Teams running Insight7 across sales operations have a structural advantage here: because the platform scores every call continuously, both the pre-training baseline and the post-training behavioral record are generated automatically without a separate measurement project.
FAQ
How long after sales training should you measure results?
Measure behavioral results at six weeks post-training (behavior stabilization) and revenue results at ninety days post-training (enough time for pipeline influence to show in closed deals). Earlier measurements often show artificially high scores as reps self-consciously apply new techniques. Later measurements risk mixing in too many external variables. The six-week and ninety-day checkpoints have become the standard measurement cadence in sales training evaluation programs.
What is the best way to measure sales training ROI?
The most credible ROI calculation uses a behavioral baseline (pre-training call scores on defined criteria), a behavioral outcome (post-training scores on the same criteria), a revenue linkage (what each point of behavioral improvement correlates with in conversion or deal size), and a cost input (program design, facilitation, technology, and rep time off quota). Platforms that score 100% of calls give you the behavioral layer without the sampling limitations of manual QA.
How do you keep sales training from reverting after the program ends?

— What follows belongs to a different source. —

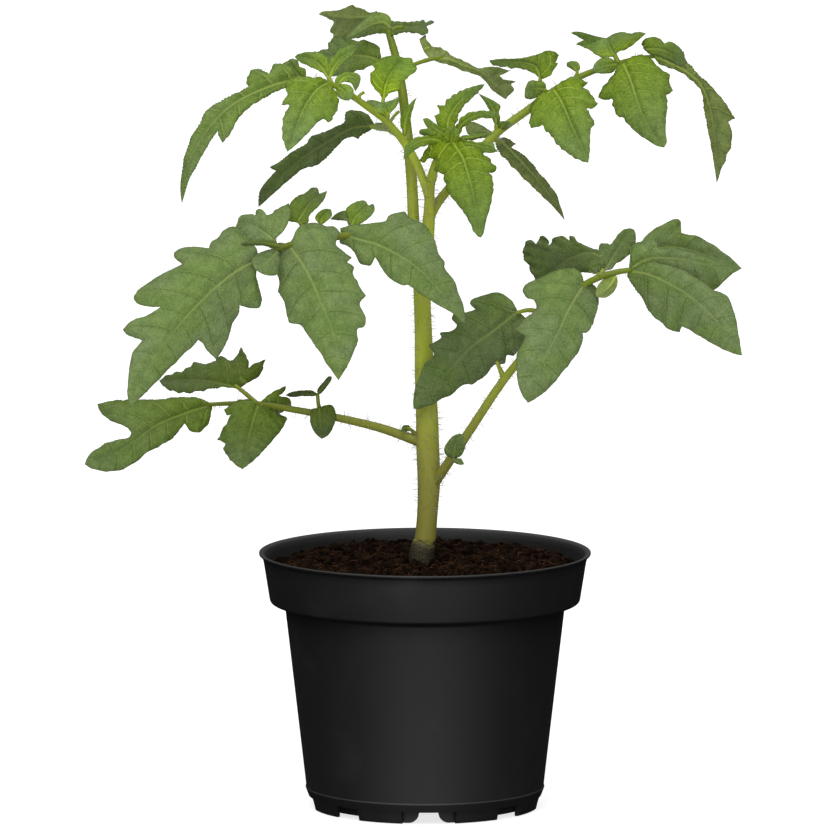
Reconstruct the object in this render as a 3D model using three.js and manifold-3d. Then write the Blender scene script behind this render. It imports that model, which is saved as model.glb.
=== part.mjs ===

Behavioral reversion after training is most often caused by a lack of ongoing reinforcement. The program delivered content and practice; the job returned the rep to old habits. The most effective retention mechanism is continued measurement using the same scoring criteria after training ends, combined with targeted coaching on criteria that regress. When reps know that call behavior is being scored continuously against the same criteria as training, the training criteria become the operating standard rather than a temporary focus.